MedPAC Offers Possible Offsets For Medicare Physician Pay Fix
Still, Obama's deficit-reduction plan, released yesterday, includes no funding for the doc fix. Some are eyeing a Medicaid adjustment that will garner $13 billion in savings as a possible source of money - but competition is stiff for these funds.
CQ HealthBeat: MedPAC Unveils Offset List
The Medicare Payment Advisory Commission on Monday released a draft list of proposals it says could be used to offset the cost of overhauling the Medicare physician payment formula. The offsets are divided into two categories: $50 billion in savings would come from proposals that have been recommended by the commission in previous reports or comments letters, and $180 billion would come from suggestions by such outside groups as the Department of Health and Human Services, the Office of Inspector General and the Congressional Budget Office (Reichard, 9/19).

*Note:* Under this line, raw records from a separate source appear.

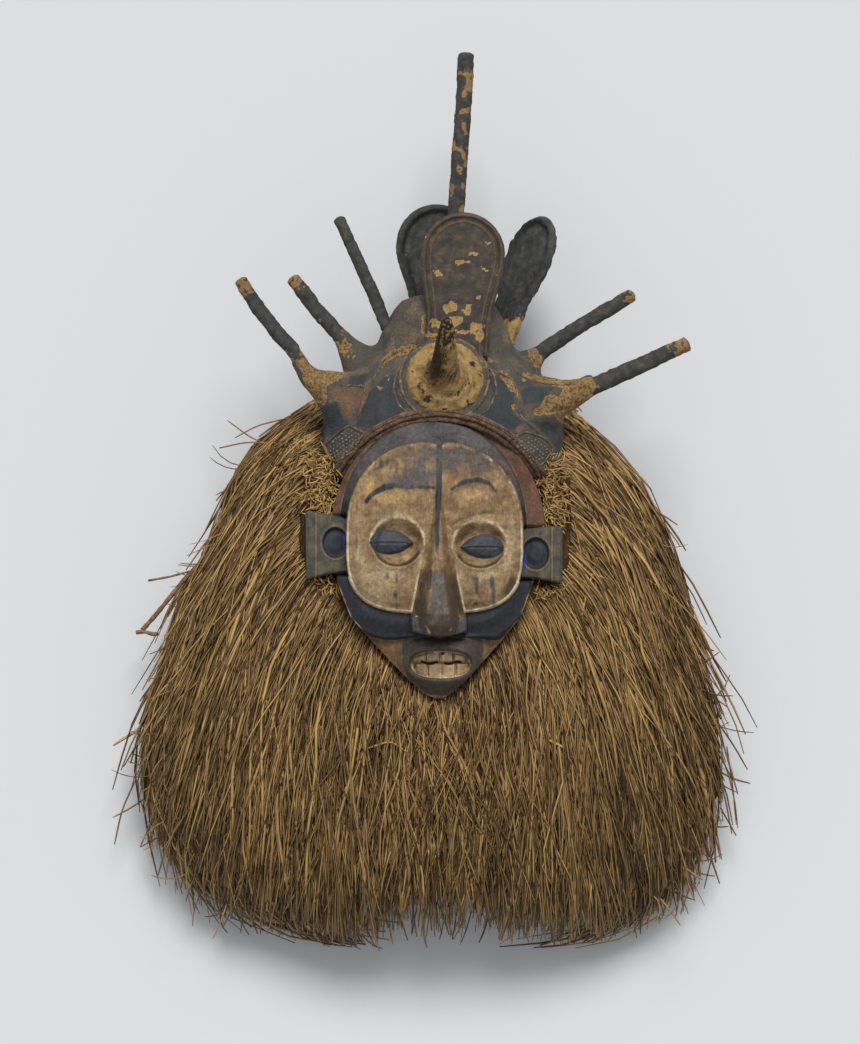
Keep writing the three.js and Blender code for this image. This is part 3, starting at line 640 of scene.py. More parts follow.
green = hills(ex, ey, [(-74, -20, 7, 3.5, 0.55), (78, -28, 8, 4, 0.4)]) + 0.3 * step(0, 0.6, rough)
mark(ears, "blue_black", dark)
mark(ears, "pale", 0.5 * step(0.6, 1.2, rough) * (1 - oval_mask))
mark(ears, "rust", np.maximum(raised_line, 0.75 * oval_line) * step(159, 161, ez))
mark(ears, "cobalt", hills(ex, ey, [(-70, -33, 2.2, 9, 1.25), (71, -47, 2.0, 9, 1.25)]))
mark(ears, "green", np.clip(green, 0, 1))
patina, tree, shader, at = new_finish("grey-green weathered paint")
stretched = add(tree, "ShaderNodeMapping", {"Vector": at, "Scale": (1, 0.16, 0.5)}).outputs[0]
grain = add(
    tree, "ShaderNodeTexNoise", {"Vector": stretched, "Scale": 0.9, "Detail": 5, "Roughness": 0.65}
).outputs[0]
blotch = add(
    tree, "ShaderNodeTexNoise", {"Vector": at, "Scale": 0.12, "Detail": 6, "Roughness": 0.65}
).outputs[0]
speck = add(
    tree, "ShaderNodeTexNoise", {"Vector": at, "Scale": 0.7, "Detail": 4, "Roughness": 0.7}
).outputs[0]
mixed = add(tree, "ShaderNodeMath", {0: grain, 1: 0.5, 2: blotch}, operation="MULTIPLY_ADD").outputs[0]
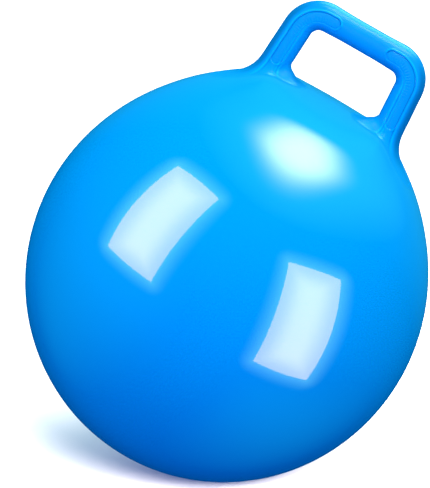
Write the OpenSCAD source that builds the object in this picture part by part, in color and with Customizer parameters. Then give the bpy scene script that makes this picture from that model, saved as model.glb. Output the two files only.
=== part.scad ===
// Hopper ball: a hollow, air-filled ball with a hollow loop handle and an air valve.
// Millimetres, +Z up. The origin is the middle of the flat patch that the ball rests on.
// The handle's plane is XZ. The ball leans in that plane, so the handle points up and to +X.

/* [Ball] */
// Diameter of the ball across its equator
ball_d = 450; // [430:5:550]
// Extra length of the ball at its bottom pole, over the equator's radius
pole_rise = 4.3; // [0:0.1:8]
// Extra length of the ball at its top pole, over the equator's radius
top_rise = 10; // [4:0.1:11]
// Height of the soft shoulder round the handle's roots
shoulder_rise = 5.3; // [0:0.1:6]
// Height of the wide, faint swell below the shoulder
swell_rise = 1.3; // [0:0.1:2]
// Thickness of the ball's skin
skin_t = 1.1; // [1:0.1:2]
// Depth by which the ball is pressed flat where it rests
sag = 2.2; // [1:0.1:3]
// Angle by which the handle leans from upright
lean = 29; // [0:1:40]

/* [Handle] */
// Thickness of the round grip bar
grip_d = 31; // [27:0.2:33]
// Thickness of the legs where they bend into the bar
corner_d = 32.8; // [28:0.2:34]
// Thickness of the legs at the ball
leg_d = 33.8; // [30:0.1:36]
// Distance between the middles of the two legs at the ball
leg_gap = 147; // [135:0.2:155]
// Angle by which each leg leans in towards the bar
splay = 3.7; // [0:0.1:6]
// Height of the bar's middle over the equator's radius
bar_rise = 88.4; // [78:0.2:96]
// Radius of the grip's centre line round the two corners
corner_r = 26.6; // [20:0.1:30]
// Wall of the hollow handle
handle_t = 2.6; // [2:0.1:4]
// Width of the root flare beyond the leg
flare_w = 22; // [8:1:26]
// Height of the root flare
flare_h = 36; // [24:1:40]

// Height of the slanted web on the inner side of each root
web_h = 12; // [8:0.5:16]
// Width of the slanted web on the ball
web_w = 18.7; // [12:0.1:22]

/* [Grip panels] */
// Width of the sunk panels on the front and back of the grip
panel_w = 13; // [8:0.5:14]
// Depth of the sunk panels
panel_sink = 0.8; // [0.4:0.1:1.2]
// Where the panels end on the bar, from its middle
panel_bar_end = 29; // [22:1:38]
// Height of the panels' lower end over the equator's radius
panel_low = 17; // [14:1:30]

/* [Valve] */
// Angle of the valve from the handle's axis, round the back of the ball
valve_angle = 65; // [50:1:80]
// Diameter of the valve seat's face in the skin
seat_d = 26; // [24:0.5:30]
// Diameter of the seat's flange under the skin
flange_d = 40; // [36:1:46]
// Diameter of the stopper's head
head_d = 18.4; // [16:0.2:20]
// Thickness of the stopper's head
head_t = 2; // [1.6:0.1:2.6]
// Diameter of the stopper's shank
shank_d = 7.6; // [6:0.1:9]
// Length of the stopper's shank under its head
shank_l = 15; // [12:0.5:16]
// Radial clearance of the shank in the seat's bore
shank_clear = 0.06; // [0.02:0.01:0.1]

/* [Hidden] */
eq_r = ball_d / 2;
steps = 60;                       // profile segments from pole to pole
vinyl = [0.02, 0.56, 0.96];

// Radius of the ball at angle a from the handle's axis
function ball_r(a) = eq_r
    + top_rise * exp(-pow(a / 46, 2.5))
    + shoulder_rise * exp(-pow((a - 21) / 8.5, 2))
    + swell_rise * exp(-pow((a - 34) / 9, 2))
    + pole_rise * pow(max(0, -cos(a)), 2);
// Half outline of the ball, sunk by inset
function ball_outline(inset) = [for (i = [0:steps])
    let (a = i * 180 / steps, r = ball_r(a) - inset) [r * sin(a), r * cos(a)]];
// Distance from the ball's centre down to its lowest point when it leans
function reach() = max([for (i = [0:720]) let (a = i / 4)
    ball_r(a) * cos(a - (180 - lean))]);
centre_h = reach() - sag;                    // height of the ball's centre
centre_x = pole_rise * sin(2 * lean);        // centres the flat patch on the origin

leg_r = leg_d / 2;
turn_r = corner_d / 2;
grip_r = grip_d / 2;
leg_x = leg_gap / 2;
bar_z = eq_r + bar_rise;
corner_z = bar_z - corner_r;
// Half distance between the legs at height z over the ball's centre
function leg_at(z) = leg_x - tan(splay) * (z - eq_r);
corner_x = leg_at(corner_z) - corner_r / cos(splay);
leg_top = [corner_x + corner_r * cos(splay), 0, corner_z + corner_r * sin(splay)];
leg_l = (leg_top[2] - (eq_r - 24)) / cos(splay);     // down to inside the ball
leg_slope = (leg_r - turn_r) / leg_l;
thin_l = 20;                                 // length over which the bar thins, near each corner
panel_l = (leg_top[2] - (eq_r + panel_low)) / cos(splay) - panel_w / 2;

valve_r = ball_r(valve_angle);
recess_z = valve_r - head_t - 0.4;           // floor of the recess that the head sits in
bore_r = shank_d / 2 + shank_clear;
lap = 0.5;                                   // the straight tubes run this far into the corners
skin = 0.1;                                  // the corners' walls are this much thicker

// Children drawn about the ball's centre, with the handle's axis along +Z, are put in place
module placed() {
    translate([centre_x, 0, centre_h]) rotate([0, lean, 0]) children();
}

// The ball as a solid, its outline sunk by inset and pressed flat underneath
module ball_solid(inset) {
    intersection() {
        placed() rotate_extrude($fn = 360) polygon(ball_outline(inset));
        translate([-400, -400, inset]) cube([800, 800, 900]);
    }
}

// Children drawn along +Z from the ball's centre are turned to the valve's direction
module valve_frame() {
    placed() rotate([0, 0, 90]) rotate([0, valve_angle, 0]) children();
}

module ball_skin() {
    color(vinyl) difference() {
        ball_solid(0);
        ball_solid(skin_t);
        valve_frame() translate([0, 0, valve_r - 12]) cylinder(h = 24, d = seat_d, $fn = 64);
    }
}

// A plate with one round end, which cuts the sunk panels on both faces of a straight part.
// It runs along +Z from its round end at z = 0.
module panel_plate(length) {
    rotate([90, 0, 0]) linear_extrude(height = 60, center = true) union() {
        translate([-panel_w / 2, 0]) square([panel_w, length]);
        circle(d = panel_w, $fn = 48);
    }
}

// One leg, hollow, with its sunk panels, drawn down from its top end at the origin
module leg_tube() {
    difference() {
        translate([0, 0, -leg_l]) cylinder(h = leg_l + lap, r1 = leg_r,
            r2 = turn_r - lap * leg_slope, $fn = 72);
        translate([0, 0, -leg_l - 1]) cylinder(h = leg_l + 2,
            r1 = leg_r - handle_t + leg_slope, r2 = turn_r - handle_t - leg_slope, $fn = 64);
        difference() {
            translate([0, 0, -panel_l]) panel_plate(panel_l + 1);
            translate([0, 0, -leg_l - 1]) cylinder(h = leg_l + 2,
                r1 = leg_r - panel_sink + leg_slope, r2 = turn_r - panel_sink - leg_slope, $fn = 72);
        }
    }
}

// The root of one leg, which widens into the ball
module leg_root() {
    n = 7;
    translate([0, 0, -leg_l]) difference() {
        rotate_extrude($fn = 72) polygon(concat(
            [[leg_r - handle_t, 0]],
            [for (i = [0:n]) [leg_r - leg_slope * flare_h * i / n + 0.06
                + flare_w * pow(1 - i / n, 2), flare_h * i / n]],
            [[leg_r - handle_t, flare_h]]));
        translate([0, 0, -1]) cylinder(h = flare_h + 2, r = leg_r - handle_t, $fn = 64);
    }
}

// The slanted web at one root: a low cone on the ball, set in towards the other leg
module root_web() {
    in = 8;
    a = asin((leg_x - in) / ball_r(16));
    low = 4;
    tip = 3;                                 // the cone ends inside the leg
    slope = web_w / web_h;
    difference() {
        rotate([0, a, 0]) translate([0, 0, ball_r(a) - low]) cylinder(h = low + web_h + tip,
            r1 = leg_r - in + web_w + low * slope, r2 = leg_r - in - tip * slope, $fn = 72);
        translate(leg_top) rotate([0, -splay, 0]) translate([0, 0, -leg_l - 1])
            cylinder(h = leg_l + 2, r = leg_r - handle_t + 0.8, $fn = 64);
    }
}

// One rounded corner of the handle, hollow, with its sunk panels
module corner_tube() {
    rotate([90, 0, 0]) rotate([0, 0, splay]) rotate_extrude(angle = 90 - splay, $fn = 96)
    translate([corner_r, 0]) difference() {
        circle(r = turn_r + skin, $fn = 64);
        circle(r = turn_r - handle_t - skin, $fn = 48);
        difference() {
            square([panel_w - 2 * skin, corner_d + 6], center = true);
            circle(r = turn_r - panel_sink + skin, $fn = 64);
        }
    }
}

// The bar's round form, its surface sunk by inset and made longer at each end by more.
// It runs along +Z from the end of one corner, and thins a little way from each corner.
module bar_form(inset, more) {
    long = 2 * corner_x;
    rotate_extrude($fn = 72) polygon([[0, -more], [turn_r - inset, -more], [turn_r - inset, 2 * lap],
        [grip_r - inset, 2 * lap + thin_l], [grip_r - inset, long - thin_l - 2 * lap],
        [turn_r - inset, long - 2 * lap], [turn_r - inset, long + more], [0, long + more]]);
}

// The bar, hollow, with the ends of the sunk panels
module bar_tube() {
    translate([-corner_x, 0, bar_z]) rotate([0, 90, 0]) difference() {
        bar_form(0, lap);
        bar_form(handle_t, 1);
        difference() {
            union() {
                translate([0, 0, corner_x + panel_bar_end + panel_w / 2]) panel_plate(40);
                translate([0, 0, corner_x - panel_bar_end - panel_w / 2]) mirror([0, 0, 1]) panel_plate(40);
            }
            bar_form(panel_sink, 1);
        }
    }
}

module handle_loop() {
    color(vinyl) placed() difference() {
        union() {
            bar_tube();
            for (side = [0, 1]) mirror([side, 0, 0]) {
                translate([corner_x, 0, corner_z]) corner_tube();
                root_web();
                translate(leg_top) rotate([0, -splay, 0]) {
                    leg_tube();
                    leg_root();
                }
            }
        }
        rotate_extrude($fn = 360) polygon(ball_outline(0));
    }
}

module valve_seat() {
    color([0.05, 0.45, 0.85]) difference() {
        union() {
            // the face, flush in the skin
            intersection() {
                ball_solid(0);
                valve_frame() translate([0, 0, valve_r - 7]) cylinder(h = 20, d = seat_d, $fn = 64);
            }
            // the flange, bonded under the skin
            intersection() {
                ball_solid(skin_t);
                valve_frame() translate([0, 0, valve_r - 5]) cylinder(h = 20, d = flange_d, $fn = 64);
            }
            // the neck that grips the shank
            valve_frame() translate([0, 0, recess_z - shank_l + 0.5]) cylinder(h = 12, d = 2 * bore_r + 6, $fn = 48);
        }
        valve_frame() {
            translate([0, 0, recess_z - shank_l - 5]) cylinder(h = 30, r = bore_r, $fn = 48);
            translate([0, 0, recess_z]) cylinder(h = 10, r = head_d / 2 + 0.4, $fn = 64);
            // a thumbnail notch beside the head
            translate([head_d / 2, 0, recess_z + 0.6]) cylinder(h = 10, r = 2.6, $fn = 32);
        }
    }
}

module valve_plug() {
    color([0.93, 0.94, 0.95]) valve_frame() translate([0, 0, recess_z]) rotate_extrude($fn = 64)
        polygon([[0, -shank_l], [shank_d / 2 - 1.2, -shank_l], [shank_d / 2, -shank_l + 2.4],
            [shank_d / 2, 0], [head_d / 2, 0], [head_d / 2, head_t - 0.7],
            [head_d / 2 - 0.7, head_t], [head_d / 2 - 3, head_t], [head_d / 2 - 3.6, head_t - 0.5],
            [0, head_t - 0.5]]);
}

ball_skin();
handle_loop();
valve_seat();
valve_plug();
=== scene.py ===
import bpy
import numpy as np
from mathutils import Matrix, Vector


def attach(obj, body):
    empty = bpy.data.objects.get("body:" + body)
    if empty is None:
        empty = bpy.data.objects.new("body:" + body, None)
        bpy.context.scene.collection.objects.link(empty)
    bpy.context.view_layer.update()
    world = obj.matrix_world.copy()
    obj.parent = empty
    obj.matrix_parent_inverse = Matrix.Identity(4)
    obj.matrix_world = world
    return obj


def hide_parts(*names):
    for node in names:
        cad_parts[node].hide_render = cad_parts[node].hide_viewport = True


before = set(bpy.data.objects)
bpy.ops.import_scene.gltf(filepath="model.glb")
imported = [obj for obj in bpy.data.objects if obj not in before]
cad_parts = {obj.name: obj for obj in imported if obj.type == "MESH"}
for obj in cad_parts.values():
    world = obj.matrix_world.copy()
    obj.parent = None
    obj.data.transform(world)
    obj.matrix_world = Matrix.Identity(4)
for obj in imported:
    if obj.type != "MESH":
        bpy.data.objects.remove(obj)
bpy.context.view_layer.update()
scene = bpy.context.scene

# ------------------------------------------------------------------ sizes of the ball, in millimetres
LEAN = np.radians(29.0)          # the handle leans from upright towards +X
CX, CH = 3.6466, 226.1175        # the ball's centre over the middle of its flat patch
EQ = 225.0
BAR_Z = 313.4
CORNER_R = 26.6
SPLAY = np.radians(3.7)
LEG_X = 73.5
R_LEG, R_COR, R_BAR = 16.85, 16.3, 15.45
PANEL_W = 13.0
SKIN = 1.1
VALVE = np.radians(65.0)
SEAT_R = 13.0
K_OUT, K_IN, K_SIDE = 18.0, 4.0, 15.0
CUT_H, CUT_A = 12.0, 18.7        # the slanted web on the inner side of each root: up the leg, and out on the ball


def smooth(x):
    x = np.clip(x, 0.0, 1.0)
    return x * x * (3 - 2 * x)


def turn(n):
    """Direction in the ball's own frame to the row frame."""
    c, s = np.cos(LEAN), np.sin(LEAN)
    q = np.empty_like(n)
    q[..., 0] = n[..., 0] * c + n[..., 2] * s
    q[..., 1] = n[..., 1]
    q[..., 2] = -n[..., 0] * s + n[..., 2] * c
    return q


def unturn(n):
    c, s = np.cos(LEAN), np.sin(LEAN)
    q = np.empty_like(n)
    q[..., 0] = n[..., 0] * c - n[..., 2] * s
    q[..., 1] = n[..., 1]
    q[..., 2] = n[..., 0] * s + n[..., 2] * c
    return q


CENTRE = np.array([CX, 0.0, CH]) / 1000.0


def to_world(p):
    """Point in the ball's own frame, in millimetres, to the row frame in metres."""
    return turn(np.asarray(p, float)) / 1000.0 + CENTRE


# ------------------------------------------------------------------ the ball's surface
def ball_radius(d):
    a = np.degrees(np.arccos(np.clip(d[..., 2], -1, 1)))
    r = (EQ + 10.0 * np.exp(-(a / 46.0) ** 2.5) + 5.3 * np.exp(-((a - 21.0) / 8.5) ** 2)
         + 1.3 * np.exp(-((a - 34.0) / 9.0) ** 2) + 4.3 * np.maximum(0, -d[..., 2]) ** 2)
    # the top is held straight between the legs
    u, v = d[..., 0] * r, d[..., 1] * r
    lift = (np.minimum(np.abs(u), 70.0) ** 2) / (2 * 440.0)
    lift = lift * (1 - smooth((np.abs(u) - 52.0) / 50.0)) * (1 - smooth((np.abs(v) - 42.0) / 46.0))
    r = r + np.where(d[..., 2] > 0.5, lift, 0.0)
    # pressed flat on the floor
    down = -(-d[..., 0] * np.sin(LEAN) + d[..., 2] * np.cos(LEAN))
    plane = np.where(down > 0.2, CH / np.maximum(down, 0.2), 1e4)
    k = 1.6
    h = np.maximum(k - np.abs(r - plane), 0) / k
    return np.minimum(r, plane) - h * h * k / 4


def ball_field(p):
    n = np.linalg.norm(p, axis=-1)
    return n - ball_radius(p / n[..., None])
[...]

Politico Pro: Obama Plan Has No Funding For 'Doc Fix'
President Barack Obama's new deficit plan assumes that Washington will not allow the more than 30 percent pay cut to Medicare providers to take effect — but it also assumes that a permanent "doc fix" will add to the deficit because Congress won't pay for it. In earlier budget negotiations, Democrats and doctors had pushed for a permanent elimination of the Sustainable Growth Rate payment formula, which has been on the books since 1997. But the administration does not propose paying for this fix in the deficit plan released Monday. Instead, it adds the cost of paying for the doc fix — which the administration calculates as $293 billion — to the overall deficit (Feder, 9/20).
Politico Pro: Medicaid Fix Is A Pay-For-But Pay For What?
Amid Congress's singular focus on deficit reduction, Sen. Ben Nelson has found about 13 billion reasons to be happy. The centrist Democrat from Nebraska is sitting on a health care bill that has Republican support and is priced to move. It would save about $13 billion over 10 years by fixing a Medicaid formula miscalculation embedded in the health reform law. The bill's bipartisan leanings and generous score make it doubly attractive to lawmakers always on the lookout for "pay-fors" — and there are a lot of things that lawyers and lobbyists would like to pay for, whether it's a highway, the "doc fix" or deficit reduction (Dobias, 9/20).